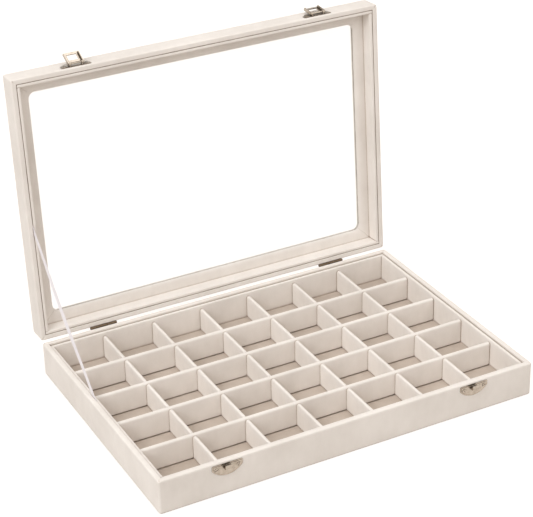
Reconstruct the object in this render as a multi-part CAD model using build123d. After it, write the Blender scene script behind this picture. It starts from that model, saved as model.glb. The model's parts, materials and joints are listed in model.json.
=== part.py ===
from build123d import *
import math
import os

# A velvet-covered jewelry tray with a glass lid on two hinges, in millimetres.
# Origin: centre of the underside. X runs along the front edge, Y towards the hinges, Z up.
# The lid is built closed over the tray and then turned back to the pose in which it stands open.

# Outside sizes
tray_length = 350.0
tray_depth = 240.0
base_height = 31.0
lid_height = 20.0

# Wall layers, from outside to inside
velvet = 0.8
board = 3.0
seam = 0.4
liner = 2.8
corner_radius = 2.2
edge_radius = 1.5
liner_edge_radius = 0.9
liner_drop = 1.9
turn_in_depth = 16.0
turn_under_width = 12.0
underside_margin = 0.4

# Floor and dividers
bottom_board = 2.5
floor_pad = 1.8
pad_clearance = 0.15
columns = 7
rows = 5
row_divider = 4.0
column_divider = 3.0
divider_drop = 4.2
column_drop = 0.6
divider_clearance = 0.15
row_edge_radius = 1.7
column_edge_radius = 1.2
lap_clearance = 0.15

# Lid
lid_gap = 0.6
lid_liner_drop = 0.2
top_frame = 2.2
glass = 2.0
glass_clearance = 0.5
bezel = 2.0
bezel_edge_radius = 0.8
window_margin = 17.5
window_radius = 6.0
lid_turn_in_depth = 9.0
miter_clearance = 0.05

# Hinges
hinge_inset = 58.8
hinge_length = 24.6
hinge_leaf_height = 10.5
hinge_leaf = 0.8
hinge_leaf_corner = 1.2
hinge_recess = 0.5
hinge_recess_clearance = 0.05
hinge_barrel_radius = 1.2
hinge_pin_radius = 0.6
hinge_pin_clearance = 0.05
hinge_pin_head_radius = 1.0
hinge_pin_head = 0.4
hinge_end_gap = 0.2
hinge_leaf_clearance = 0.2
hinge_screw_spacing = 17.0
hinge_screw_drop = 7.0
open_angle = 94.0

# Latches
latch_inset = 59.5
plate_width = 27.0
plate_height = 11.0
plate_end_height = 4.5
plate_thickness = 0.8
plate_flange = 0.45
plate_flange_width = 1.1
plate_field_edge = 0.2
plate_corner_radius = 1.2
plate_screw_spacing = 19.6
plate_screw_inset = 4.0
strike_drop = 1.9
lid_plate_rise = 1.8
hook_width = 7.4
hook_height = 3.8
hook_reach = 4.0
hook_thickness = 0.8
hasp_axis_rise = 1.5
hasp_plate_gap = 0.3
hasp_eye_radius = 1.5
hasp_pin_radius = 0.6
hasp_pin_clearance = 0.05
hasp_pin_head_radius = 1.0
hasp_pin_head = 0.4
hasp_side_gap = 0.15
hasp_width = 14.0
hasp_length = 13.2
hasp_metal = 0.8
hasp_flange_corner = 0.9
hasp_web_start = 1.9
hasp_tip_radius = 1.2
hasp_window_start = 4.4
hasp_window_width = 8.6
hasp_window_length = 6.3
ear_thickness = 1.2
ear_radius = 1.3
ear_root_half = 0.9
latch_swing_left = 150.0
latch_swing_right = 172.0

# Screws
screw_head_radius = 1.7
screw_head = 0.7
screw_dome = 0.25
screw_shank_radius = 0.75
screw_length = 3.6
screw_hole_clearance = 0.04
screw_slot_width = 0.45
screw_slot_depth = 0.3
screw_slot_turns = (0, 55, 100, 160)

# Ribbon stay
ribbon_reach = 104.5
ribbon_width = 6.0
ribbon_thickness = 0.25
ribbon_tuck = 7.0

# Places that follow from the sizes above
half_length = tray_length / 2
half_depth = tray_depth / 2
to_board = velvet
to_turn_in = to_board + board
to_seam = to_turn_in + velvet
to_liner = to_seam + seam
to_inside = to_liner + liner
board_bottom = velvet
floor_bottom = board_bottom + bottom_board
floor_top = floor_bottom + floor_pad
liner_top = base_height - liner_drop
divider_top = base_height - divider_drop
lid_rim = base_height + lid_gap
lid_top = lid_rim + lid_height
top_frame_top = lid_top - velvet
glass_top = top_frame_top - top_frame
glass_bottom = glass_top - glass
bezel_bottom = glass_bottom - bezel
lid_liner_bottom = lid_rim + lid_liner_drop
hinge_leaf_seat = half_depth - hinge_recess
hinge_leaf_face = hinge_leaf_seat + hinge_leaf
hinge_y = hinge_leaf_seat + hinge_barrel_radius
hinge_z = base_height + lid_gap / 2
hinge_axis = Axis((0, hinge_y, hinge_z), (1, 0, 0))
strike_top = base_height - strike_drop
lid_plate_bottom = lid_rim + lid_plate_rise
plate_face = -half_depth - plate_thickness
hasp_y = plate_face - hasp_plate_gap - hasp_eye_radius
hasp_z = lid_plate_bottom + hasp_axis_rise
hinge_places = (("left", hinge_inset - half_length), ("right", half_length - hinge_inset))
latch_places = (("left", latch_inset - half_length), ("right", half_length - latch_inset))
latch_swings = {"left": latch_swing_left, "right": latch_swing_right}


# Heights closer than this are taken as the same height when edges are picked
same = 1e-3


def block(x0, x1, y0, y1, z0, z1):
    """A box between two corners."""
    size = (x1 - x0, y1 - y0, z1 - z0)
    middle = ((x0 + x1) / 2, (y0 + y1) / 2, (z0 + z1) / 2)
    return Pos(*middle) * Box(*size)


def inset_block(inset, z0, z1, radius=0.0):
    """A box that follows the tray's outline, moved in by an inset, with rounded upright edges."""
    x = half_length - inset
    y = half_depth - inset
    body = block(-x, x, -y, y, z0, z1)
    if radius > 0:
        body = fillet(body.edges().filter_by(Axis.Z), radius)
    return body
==
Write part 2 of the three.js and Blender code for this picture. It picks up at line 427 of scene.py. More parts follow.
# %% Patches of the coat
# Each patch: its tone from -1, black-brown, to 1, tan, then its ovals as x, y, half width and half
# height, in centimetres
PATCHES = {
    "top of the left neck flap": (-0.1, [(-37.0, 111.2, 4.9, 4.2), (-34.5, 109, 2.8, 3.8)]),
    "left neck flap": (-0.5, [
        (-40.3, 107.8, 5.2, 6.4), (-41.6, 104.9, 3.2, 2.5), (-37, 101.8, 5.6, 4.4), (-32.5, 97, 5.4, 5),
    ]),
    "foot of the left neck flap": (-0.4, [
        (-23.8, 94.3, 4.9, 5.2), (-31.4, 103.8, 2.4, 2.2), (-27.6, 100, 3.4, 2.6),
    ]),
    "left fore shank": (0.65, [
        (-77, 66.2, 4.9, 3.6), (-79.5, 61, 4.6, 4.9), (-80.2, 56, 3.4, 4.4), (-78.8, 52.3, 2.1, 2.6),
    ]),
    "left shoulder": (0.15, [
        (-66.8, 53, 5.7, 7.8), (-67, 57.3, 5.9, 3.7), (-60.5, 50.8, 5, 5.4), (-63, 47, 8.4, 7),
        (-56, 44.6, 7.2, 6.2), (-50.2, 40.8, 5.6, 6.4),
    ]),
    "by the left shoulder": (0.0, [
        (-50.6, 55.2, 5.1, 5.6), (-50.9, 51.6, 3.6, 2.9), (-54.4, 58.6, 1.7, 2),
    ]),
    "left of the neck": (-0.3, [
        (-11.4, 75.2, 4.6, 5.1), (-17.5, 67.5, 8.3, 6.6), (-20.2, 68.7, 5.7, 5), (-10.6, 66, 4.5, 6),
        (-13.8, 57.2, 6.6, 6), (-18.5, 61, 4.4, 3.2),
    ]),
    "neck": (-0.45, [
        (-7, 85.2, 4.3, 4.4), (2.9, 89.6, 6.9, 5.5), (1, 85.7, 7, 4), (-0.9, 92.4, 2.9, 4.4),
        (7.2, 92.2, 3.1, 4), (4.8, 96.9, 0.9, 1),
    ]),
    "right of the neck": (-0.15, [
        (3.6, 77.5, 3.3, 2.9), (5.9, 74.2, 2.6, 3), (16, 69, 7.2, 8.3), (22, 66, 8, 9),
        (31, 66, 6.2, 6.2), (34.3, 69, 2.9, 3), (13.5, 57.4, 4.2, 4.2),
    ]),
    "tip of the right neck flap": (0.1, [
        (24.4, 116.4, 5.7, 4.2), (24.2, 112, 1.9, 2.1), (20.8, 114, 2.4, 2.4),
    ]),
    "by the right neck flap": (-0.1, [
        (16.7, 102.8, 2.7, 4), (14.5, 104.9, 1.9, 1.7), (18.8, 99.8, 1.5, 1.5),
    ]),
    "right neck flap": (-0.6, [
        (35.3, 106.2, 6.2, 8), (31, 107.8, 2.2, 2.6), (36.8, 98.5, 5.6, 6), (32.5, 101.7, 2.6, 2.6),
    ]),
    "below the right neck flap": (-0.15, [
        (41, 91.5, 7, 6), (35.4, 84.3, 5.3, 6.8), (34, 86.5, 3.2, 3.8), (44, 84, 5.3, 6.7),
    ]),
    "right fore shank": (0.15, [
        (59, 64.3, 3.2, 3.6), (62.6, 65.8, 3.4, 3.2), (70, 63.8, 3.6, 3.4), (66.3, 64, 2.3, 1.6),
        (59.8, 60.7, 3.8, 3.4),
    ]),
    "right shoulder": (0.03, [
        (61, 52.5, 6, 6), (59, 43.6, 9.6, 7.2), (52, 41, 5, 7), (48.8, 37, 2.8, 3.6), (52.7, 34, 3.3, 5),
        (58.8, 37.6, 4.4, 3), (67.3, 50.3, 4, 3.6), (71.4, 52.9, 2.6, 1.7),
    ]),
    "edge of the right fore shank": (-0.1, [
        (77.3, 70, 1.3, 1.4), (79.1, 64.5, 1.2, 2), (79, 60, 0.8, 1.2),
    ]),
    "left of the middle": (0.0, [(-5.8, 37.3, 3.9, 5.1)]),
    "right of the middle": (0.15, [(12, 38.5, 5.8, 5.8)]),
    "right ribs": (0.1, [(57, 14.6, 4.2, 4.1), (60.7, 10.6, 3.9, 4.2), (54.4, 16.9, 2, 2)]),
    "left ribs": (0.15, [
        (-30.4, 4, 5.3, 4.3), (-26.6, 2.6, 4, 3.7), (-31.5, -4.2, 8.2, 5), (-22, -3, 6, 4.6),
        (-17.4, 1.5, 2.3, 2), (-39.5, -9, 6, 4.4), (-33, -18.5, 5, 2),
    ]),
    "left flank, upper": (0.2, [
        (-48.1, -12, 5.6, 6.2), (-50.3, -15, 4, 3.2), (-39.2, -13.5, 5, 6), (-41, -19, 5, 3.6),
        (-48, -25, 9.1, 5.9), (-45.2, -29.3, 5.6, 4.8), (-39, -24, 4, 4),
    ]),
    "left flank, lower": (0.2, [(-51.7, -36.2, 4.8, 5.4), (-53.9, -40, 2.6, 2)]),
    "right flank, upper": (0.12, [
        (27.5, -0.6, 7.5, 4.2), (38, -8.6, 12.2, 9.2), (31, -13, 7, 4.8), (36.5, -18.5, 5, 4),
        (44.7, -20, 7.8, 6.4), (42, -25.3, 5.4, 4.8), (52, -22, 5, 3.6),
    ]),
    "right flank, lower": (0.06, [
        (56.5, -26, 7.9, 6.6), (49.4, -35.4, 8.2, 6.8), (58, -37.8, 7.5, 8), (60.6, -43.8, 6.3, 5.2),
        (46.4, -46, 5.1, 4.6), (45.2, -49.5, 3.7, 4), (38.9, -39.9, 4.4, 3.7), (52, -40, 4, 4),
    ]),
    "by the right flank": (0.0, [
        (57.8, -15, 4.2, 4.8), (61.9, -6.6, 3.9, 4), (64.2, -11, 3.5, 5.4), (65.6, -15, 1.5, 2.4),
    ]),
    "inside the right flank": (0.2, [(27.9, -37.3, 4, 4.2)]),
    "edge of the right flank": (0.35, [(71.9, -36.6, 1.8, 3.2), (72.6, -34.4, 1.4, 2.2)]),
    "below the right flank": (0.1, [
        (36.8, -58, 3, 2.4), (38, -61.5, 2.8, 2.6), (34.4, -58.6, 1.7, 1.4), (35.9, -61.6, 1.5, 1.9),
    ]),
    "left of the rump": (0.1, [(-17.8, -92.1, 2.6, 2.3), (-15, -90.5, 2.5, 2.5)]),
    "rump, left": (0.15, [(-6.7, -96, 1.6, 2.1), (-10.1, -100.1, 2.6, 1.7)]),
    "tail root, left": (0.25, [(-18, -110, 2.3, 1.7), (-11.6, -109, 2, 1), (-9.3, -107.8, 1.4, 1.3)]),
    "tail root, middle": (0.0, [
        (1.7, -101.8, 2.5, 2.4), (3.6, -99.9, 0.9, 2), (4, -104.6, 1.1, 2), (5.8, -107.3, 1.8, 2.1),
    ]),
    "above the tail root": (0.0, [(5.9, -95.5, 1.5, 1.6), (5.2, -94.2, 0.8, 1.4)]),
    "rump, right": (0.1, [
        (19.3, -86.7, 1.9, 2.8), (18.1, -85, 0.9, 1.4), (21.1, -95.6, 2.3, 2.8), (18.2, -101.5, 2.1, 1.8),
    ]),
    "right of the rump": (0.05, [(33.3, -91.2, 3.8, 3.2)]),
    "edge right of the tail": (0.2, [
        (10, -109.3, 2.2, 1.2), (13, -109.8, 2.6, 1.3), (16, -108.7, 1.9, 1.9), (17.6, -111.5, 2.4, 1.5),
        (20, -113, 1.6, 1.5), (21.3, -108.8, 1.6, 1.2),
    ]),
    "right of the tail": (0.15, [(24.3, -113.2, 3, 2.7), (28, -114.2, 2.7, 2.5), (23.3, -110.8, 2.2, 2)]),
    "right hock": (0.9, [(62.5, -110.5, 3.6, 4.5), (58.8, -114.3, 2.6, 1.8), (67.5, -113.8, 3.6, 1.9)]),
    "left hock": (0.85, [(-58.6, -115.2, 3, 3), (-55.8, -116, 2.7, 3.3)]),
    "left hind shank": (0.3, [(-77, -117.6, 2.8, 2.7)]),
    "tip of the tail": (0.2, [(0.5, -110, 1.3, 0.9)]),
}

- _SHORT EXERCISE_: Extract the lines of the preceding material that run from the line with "Reconstruct the object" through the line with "open_angle = 94.0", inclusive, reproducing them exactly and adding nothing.

- _REPLY_:
Reconstruct the object in this render as a multi-part CAD model using build123d. After it, write the Blender scene script behind this picture. It starts from that model, saved as model.glb. The model's parts, materials and joints are listed in model.json.
=== part.py ===
from build123d import *
import math
import os

# A velvet-covered jewelry tray with a glass lid on two hinges, in millimetres.
# Origin: centre of the underside. X runs along the front edge, Y towards the hinges, Z up.
# The lid is built closed over the tray and then turned back to the pose in which it stands open.

# Outside sizes
tray_length = 350.0
tray_depth = 240.0
base_height = 31.0
lid_height = 20.0

# Wall layers, from outside to inside
velvet = 0.8
board = 3.0
seam = 0.4
liner = 2.8
corner_radius = 2.2
edge_radius = 1.5
liner_edge_radius = 0.9
liner_drop = 1.9
turn_in_depth = 16.0
turn_under_width = 12.0
underside_margin = 0.4

# Floor and dividers
bottom_board = 2.5
floor_pad = 1.8
pad_clearance = 0.15
columns = 7
rows = 5
row_divider = 4.0
column_divider = 3.0
divider_drop = 4.2
column_drop = 0.6
divider_clearance = 0.15
row_edge_radius = 1.7
column_edge_radius = 1.2
lap_clearance = 0.15

# Lid
lid_gap = 0.6
lid_liner_drop = 0.2
top_frame = 2.2
glass = 2.0
glass_clearance = 0.5
bezel = 2.0
bezel_edge_radius = 0.8
window_margin = 17.5
window_radius = 6.0
lid_turn_in_depth = 9.0
miter_clearance = 0.05

# Hinges
hinge_inset = 58.8
hinge_length = 24.6
hinge_leaf_height = 10.5
hinge_leaf = 0.8
hinge_leaf_corner = 1.2
hinge_recess = 0.5
hinge_recess_clearance = 0.05
hinge_barrel_radius = 1.2
hinge_pin_radius = 0.6
hinge_pin_clearance = 0.05
hinge_pin_head_radius = 1.0
hinge_pin_head = 0.4
hinge_end_gap = 0.2
hinge_leaf_clearance = 0.2
hinge_screw_spacing = 17.0
hinge_screw_drop = 7.0
open_angle = 94.0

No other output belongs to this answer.